The stage was set.
•••
Pinkel walked out of the Dairy Queen, climbed into his 1967 powder blue Volkswagen and headed back toward Kenmore High School in Akron. His girlfriend sat next to him. They ate lunch as he drove.
Then, the radio: There’d been a shooting in Kent. Students had died. Others had been injured.
“You’re absolutely shocked,” Pinkel said. “It was just ugly.”
This was where Pinkel planned to attend school in the fall, where he’d play tight end for the football team. He was just a small-town kid who followed the news from a distance, if at all. He wasn’t used to events like this one barreling into his life.
Pinkel and his girlfriend pulled into the high school and headed into journalism class.
“We went in there and the teacher said, ‘National Guard 4, Students 0,’ ” Pinkel said.
“The teacher in town, I’ll never forget him because he said, ‘The aftermath of this will last 20 years.’ I’m 17 years old and I’m looking at him like, are you kidding me, 20 years? He was right.”
Not far away, Nick Saban had just finished eating lunch at a dorm on campus.
“There was this noon meeting, which we weren’t allowed to go to,” he said. “I had to make a big choice.”
Well, he’d made it. First lunch with a teammate, then a walk up the hill to see what was going on. He might have been there himself had he not decided to eat first.
“We walked toward the meeting and found out people had gotten shot and we scurried our way up there,” Saban said.
The place looked like a military zone. Helicopters fluttered in the air. People screamed. Ambulances streaked by. Saban was dumbfounded.
This is what had happened, what the world would learn later, the event that would stay with Pinkel and Saban from then on: The students, maybe 3,000 of them — about 500 of whom were active protestors — had gathered and the guardsmen ordered them to disperse. They refused.
“So the Guard — 100 of them — fired tear gas into the crowd and marched on them,” Hensley said.
The guardsmen went across the commons area, and up a huge hill, following the students as they retreated. They reached the top of the hill and followed the students back down. Then, on a football field the team had used the year before for practice, the guardsmen found themselves trapped.
They retreated back up the hill. Some guardsmen stopped, turned and fired.
Thirteen seconds of firing. Sixty-seven bullets. Four dead students. Nine injured.
The school closed. Saban returned home. Pinkel’s mother advised him, “Let’s wait and see how things go.”

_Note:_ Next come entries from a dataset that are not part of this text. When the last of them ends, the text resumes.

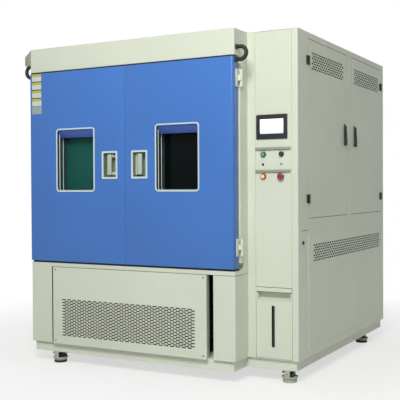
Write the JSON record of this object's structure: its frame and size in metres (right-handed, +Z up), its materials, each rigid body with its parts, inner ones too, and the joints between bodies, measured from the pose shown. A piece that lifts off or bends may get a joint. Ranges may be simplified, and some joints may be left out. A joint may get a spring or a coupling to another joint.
{
  "type": "light fastness test chamber",
  "caption": "Floor-standing light fastness test chamber with double windowed doors, rotating specimen rack, side control column, vented cabinet doors and levelling castors",
  "frame": {"origin": "bottom centre of the bounding box, on the floor", "axes": "+Z up, -Y out of the main doors, +X towards the control column"},
  "size_m": [1.9556, 2.001, 2.097],
  "materials": {
    "powder_coat_plinth": "fine texture powder coat",
    "powder_coat": "fine texture powder coat",
    "screw_steel": "zinc plated",
    "stainless": "brushed stainless",
    "screen_bezel": "semi gloss",
    "fitting_metal": "satin",
    "lamp_parts": "clear quartz",
    "machinery": "black enamel",
    "electrics": "plain",
    "motor_metal": "cast",
    "hinge_grey": "satin",
    "fan_alloy": "satin",
    "conduit": "ribbed",
    "door_blue": "satin powder coat",
    "gasket": "matte",
    "trim_silver": "satin",
    "window_glass": "tinted double glazing",
    "lever_grey": "satin",
    "lock_black": "satin black",
    "castor_grey": "grey enamel",
    "castor_black": "nylon",
    "pad_rubber": "matte",
    "button_green": "gloss",
    "button_dark": "gloss",
    "button_orange": "gloss",
    "button_red": "gloss"
  },
  "bodies": {
    "chamber": {"base_frame": "powder_coat_plinth", "lower_casing": "powder_coat", "front_vent_panel": "powder_coat", "panel_screws": "screw_steel", "main_casing": "powder_coat", "inner_liner": "stainless", "header_cover": "powder_coat", "column_casing": "powder_coat", "control_panel": "powder_coat", "touch_screen": "screen_bezel", "panel_fittings": "fitting_metal", "service_panels": "powder_coat", "xenon_lamp": "lamp_parts", "refrigeration_unit": "machinery", "electrics_plate": "electrics", "drive_motors": "motor_metal", "hinge_bases": "hinge_grey", "cable_loop_right": "conduit", "cable_loop_left": "conduit"},
    "right_door": {"door_shell_right": "door_blue", "door_liner_right": "stainless", "door_gasket_right": "gasket", "window_frame_right": "trim_silver", "window_glass_right": "window_glass", "handle_recess_right": "trim_silver", "door_hinges_right": "hinge_grey"},
    "right_lever": {"door_lever_right": "lever_grey"},
    "left_door": {"door_shell_left": "door_blue", "door_liner_left": "stainless", "door_gasket_left": "gasket", "window_frame_left": "trim_silver", "window_glass_left": "window_glass", "handle_recess_left": "trim_silver", "door_hinges_left": "hinge_grey"},
    "left_lever": {"door_lever_left": "lever_grey"},
    "side_door_front": {"side_door_front": "powder_coat"},
    "side_lock_front": {"side_lock_front": "lock_black"},
    "side_handle_front": {"side_handle_front": "lock_black"},
    "side_door_rear": {"side_door_rear": "powder_coat"},
    "side_lock_rear": {"side_lock_rear": "lock_black"},
    "side_handle_rear": {"side_handle_rear": "lock_black"},
    "green_button": {"green_button": "button_green"},
    "dark_button": {"dark_button": "button_dark"},
    "orange_button": {"orange_button": "button_orange"},
    "emergency_stop": {"emergency_stop": "button_red"},
    "tank_drawer": {"tank_drawer": "powder_coat"},
    "specimen_rack": {"specimen_rack": "stainless"},
    "circulation_fan": {"circulation_fan": "fan_alloy"},
    "castor_front_left": {"castor_front_left": "castor_grey"},
    "castor_wheel_front_left": {"castor_wheel_front_left": "castor_black"},
    "levelling_pad_front_left": {"levelling_pad_front_left": "pad_rubber"},
    "castor_front_right": {"castor_front_right": "castor_grey"},
    "castor_wheel_front_right": {"castor_wheel_front_right": "castor_black"},
    "levelling_pad_front_right": {"levelling_pad_front_right": "pad_rubber"},
    "castor_rear_left": {"castor_rear_left": "castor_grey"},
    "castor_wheel_rear_left": {"castor_wheel_rear_left": "castor_black"},
    "levelling_pad_rear_left": {"levelling_pad_rear_left": "pad_rubber"},
    "castor_rear_right": {"castor_rear_right": "castor_grey"},
    "castor_wheel_rear_right": {"castor_wheel_rear_right": "castor_black"},
    "levelling_pad_rear_right": {"levelling_pad_rear_right": "pad_rubber"}
  },
  "joints": [
    {"name": "right_door_hinge", "type": "hinge", "parent": "chamber", "child": "right_door", "pos_m": [0.64379, -0.9165, 1.3], "axis": [0, 0, 1], "range_deg": [0, 110], "deforming": ["cable_loop_right"]},
    {"name": "right_lever_hinge", "type": "hinge", "parent": "right_door", "child": "right_lever", "pos_m": [-0.06221, -0.9665, 1.31], "axis": [0, 0, -1], "range_deg": [0, 25], "stiffness_Nm_per_rad": 1.5},
    {"name": "left_door_hinge", "type": "hinge", "parent": "chamber", "child": "left_door", "pos_m": [-0.91421, -0.9165, 1.3], "axis": [0, 0, -1], "range_deg": [0, 110], "deforming": ["cable_loop_left"]},
    {"name": "left_lever_hinge", "type": "hinge", "parent": "left_door", "child": "left_lever", "pos_m": [-0.20821, -0.9665, 1.31], "axis": [0, 0, 1], "range_deg": [0, 25], "stiffness_Nm_per_rad": 1.5},
    {"name": "side_door_front_hinge", "type": "hinge", "parent": "chamber", "child": "side_door_front", "pos_m": [0.96109, -0.6365, 1.511], "axis": [0, 0, -1], "range_deg": [0, 110]},
    {"name": "side_lock_front_turn", "type": "hinge", "parent": "side_door_front", "child": "side_lock_front", "pos_m": [0.95479, 0.0405, 1.574], "axis": [-1, 0, 0], "range_deg": [0, 90]},
    {"name": "side_handle_front_lift", "type": "hinge", "parent": "side_lock_front", "child": "side_handle_front", "pos_m": [0.96879, 0.0405, 1.574], "axis": [0, -1, 0], "range_deg": [0, 35]},
    {"name": "side_door_rear_hinge", "type": "hinge", "parent": "chamber", "child": "side_door_rear", "pos_m": [0.96109, 0.8945, 1.511], "axis": [0, 0, 1], "range_deg": [0, 110]},
    {"name": "side_lock_rear_turn", "type": "hinge", "parent": "side_door_rear", "child": "side_lock_rear", "pos_m": [0.95479, 0.2535, 1.574], "axis": [1, 0, 0], "range_deg": [0, 90]},
    {"name": "side_handle_rear_lift", "type": "hinge", "parent": "side_lock_rear", "child": "side_handle_rear", "pos_m": [0.96879, 0.2535, 1.574], "axis": [0, -1, 0], "range_deg": [0, 35]},
    {"name": "green_button_press", "type": "slide", "parent": "chamber", "child": "green_button", "axis": [0, 1, 0], "range_m": [0, 0.0035], "stiffness_N_per_m": 600},
    {"name": "dark_button_press", "type": "slide", "parent": "chamber", "child": "dark_button", "axis": [0, 1, 0], "range_m": [0, 0.0035], "stiffness_N_per_m": 600},
    {"name": "orange_button_press", "type": "slide", "parent": "chamber", "child": "orange_button", "axis": [0, 1, 0], "range_m": [0, 0.0035], "stiffness_N_per_m": 600},
    {"name": "emergency_stop_press", "type": "slide", "parent": "chamber", "child": "emergency_stop", "axis": [0, 1, 0], "range_m": [0, 0.0035]},
    {"name": "tank_drawer_slide", "type": "slide", "parent": "chamber", "child": "tank_drawer", "axis": [0, -1, 0], "range_m": [0, 0.35]},
    {"name": "specimen_rack_spin", "type": "hinge", "parent": "chamber", "child": "specimen_rack", "pos_m": [-0.13521, -0.3935, 0.82], "axis": [0, 0, 1], "continuous": true},
    {"name": "circulation_fan_spin", "type": "hinge", "parent": "chamber", "child": "circulation_fan", "pos_m": [-0.13521, 0.1365, 1.31], "axis": [0, 1, 0], "continuous": true},
    {"name": "castor_front_left_swivel", "type": "hinge", "parent": "chamber", "child": "castor_front_left", "pos_m": [-0.71021, -0.9215, 0.075], "axis": [0, 0, 1], "continuous": true},
    {"name": "castor_wheel_front_left_spin", "type": "hinge", "parent": "castor_front_left", "child": "castor_wheel_front_left", "pos_m": [-0.71021, -0.9215, 0.034], "axis": [1, 0, 0], "continuous": true},
    {"name": "levelling_pad_front_left_screw", "type": "slide", "parent": "castor_front_left", "child": "levelling_pad_front_left", "axis": [0, 0, -1], "range_m": [0, 0.005]},
    {"name": "castor_front_right_swivel", "type": "hinge", "parent": "chamber", "child": "castor_front_right", "pos_m": [0.87479, -0.7435, 0.075], "axis": [0, 0, 1], "continuous": true},
    {"name": "castor_wheel_front_right_spin", "type": "hinge", "parent": "castor_front_right", "child": "castor_wheel_front_right", "pos_m": [0.87479, -0.7435, 0.034], "axis": [1, 0, 0], "continuous": true},
    {"name": "levelling_pad_front_right_screw", "type": "slide", "parent": "castor_front_right", "child": "levelling_pad_front_right", "axis": [0, 0, -1], "range_m": [0, 0.005]},
    {"name": "castor_rear_left_swivel", "type": "hinge", "parent": "chamber", "child": "castor_rear_left", "pos_m": [-0.71021, 0.6615, 0.075], "axis": [0, 0, 1], "continuous": true},
    {"name": "castor_wheel_rear_left_spin", "type": "hinge", "parent": "castor_rear_left", "child": "castor_wheel_rear_left", "pos_m": [-0.71021, 0.6615, 0.034], "axis": [1, 0, 0], "continuous": true},
    {"name": "levelling_pad_rear_left_screw", "type": "slide", "parent": "castor_rear_left", "child": "levelling_pad_rear_left", "axis": [0, 0, -1], "range_m": [0, 0.005]},
    {"name": "castor_rear_right_swivel", "type": "hinge", "parent": "chamber", "child": "castor_rear_right", "pos_m": [0.87479, 0.6615, 0.075], "axis": [0, 0, 1], "continuous": true},
    {"name": "castor_wheel_rear_right_spin", "type": "hinge", "parent": "castor_rear_right", "child": "castor_wheel_rear_right", "pos_m": [0.87479, 0.6615, 0.034], "axis": [1, 0, 0], "continuous": true},
    {"name": "levelling_pad_rear_right_screw", "type": "slide", "parent": "castor_rear_right", "child": "levelling_pad_rear_right", "axis": [0, 0, -1], "range_m": [0, 0.005]}
  ]
}
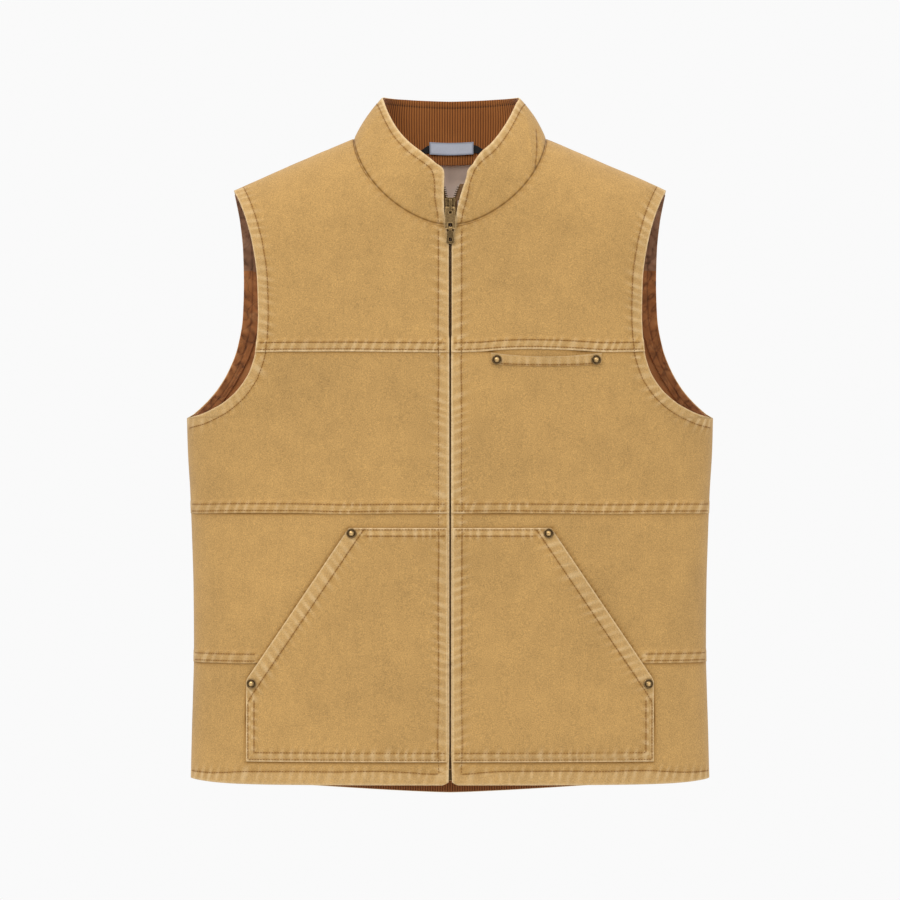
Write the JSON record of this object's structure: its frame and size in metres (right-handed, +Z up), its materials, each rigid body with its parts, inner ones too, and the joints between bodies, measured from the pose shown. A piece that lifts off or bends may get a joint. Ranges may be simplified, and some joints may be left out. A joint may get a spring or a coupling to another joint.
{
  "type": "zip-up work vest",
  "caption": "Zip-up canvas work vest with a stand collar lined in corduroy, slanted patch pockets, a chest pocket, and a brass zip with a swinging pull; held up as if worn.",
  "frame": {"origin": "centre of the neck at the height where the shoulder seams meet the collar", "axes": "+Z up, front of the vest to -Y, wearer's left to +X"},
  "size_m": [0.562, 0.1571, 0.7469],
  "materials": {
    "canvas": "washed tan cotton duck, worn pale at the edges",
    "quilted_lining": "rust brown quilted satin lining",
    "grey_lining": "beige grey plain lining",
    "brown_facing": "dark brown facing cloth",
    "corduroy": "rust brown corduroy with upright wales",
    "antique_brass": "antique brass, dark in the hollows",
    "zip_tape": "brown woven zip tape",
    "label": "bare blue grey woven label",
    "hanger_tape": "black cotton tape"
  },
  "bodies": {
    "vest": {"front_yoke_left": "canvas", "front_chest_left": "canvas", "front_waist_left": "canvas", "front_hem_left": "canvas", "front_yoke_right": "canvas", "front_chest_right": "canvas", "front_waist_right": "canvas", "front_hem_right": "canvas", "back_panel": "canvas", "collar_shell": "canvas", "pocket_left": "canvas", "pocket_right": "canvas", "chest_welt": "canvas", "lining_back": "quilted_lining", "lining_back_yoke": "grey_lining", "armhole_facing_left": "brown_facing", "armhole_facing_right": "brown_facing", "back_hem_facing": "brown_facing", "collar_lining": "corduroy", "rivet_pocket_left_top": "antique_brass", "rivet_pocket_left_side": "antique_brass", "rivet_pocket_right_top": "antique_brass", "rivet_pocket_right_side": "antique_brass", "rivet_chest_inner": "antique_brass", "rivet_chest_outer": "antique_brass", "zipper_chain": "antique_brass", "zipper_box": "antique_brass", "zipper_teeth_left": "antique_brass", "zipper_teeth_right": "antique_brass", "zipper_slider": "antique_brass", "zipper_tape_left": "zip_tape", "zipper_tape_right": "zip_tape", "neck_label": "label", "hanger_loop": "hanger_tape"},
    "pull_plate": {"pull_plate": "antique_brass"},
    "pull_tab": {"pull_tab": "antique_brass"}
  },
  "joints": [
    {"name": "pull_swing", "type": "hinge", "parent": "vest", "child": "pull_plate", "pos_m": [0.0003, -0.06657, -0.07535], "axis": [-1, 0, 0], "range_deg": [0, 130]},
    {"name": "tab_swing", "type": "hinge", "parent": "pull_plate", "child": "pull_tab", "pos_m": [0.0003, -0.06944, -0.09716], "axis": [-1, 0, 0], "range_deg": [0, 110]}
  ]
}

“Obligation wise,” Pinkel said, “I had to go.”
The following fall, Pinkel and Saban arrived on campus.
“What happened was, everything in the years after May 4, really to ’75, was about May 4,” said Jerry Lewis, a witness to the shooting and professor emeritus of sports sociology at the school.
“This happened to the sports team. I heard a football coach say in ’72 or ’73, I wish we could forget that May 4 business. Kent State became a symbol of the war and the controversy. You just couldn’t escape the May 4 culture.
“It just was pervasive. Everything was around May 4.”
•••
A cloud hung over the school.
Bad news in Vietnam? Reference Kent State. Trouble stirring on campuses across America? Reference Kent State.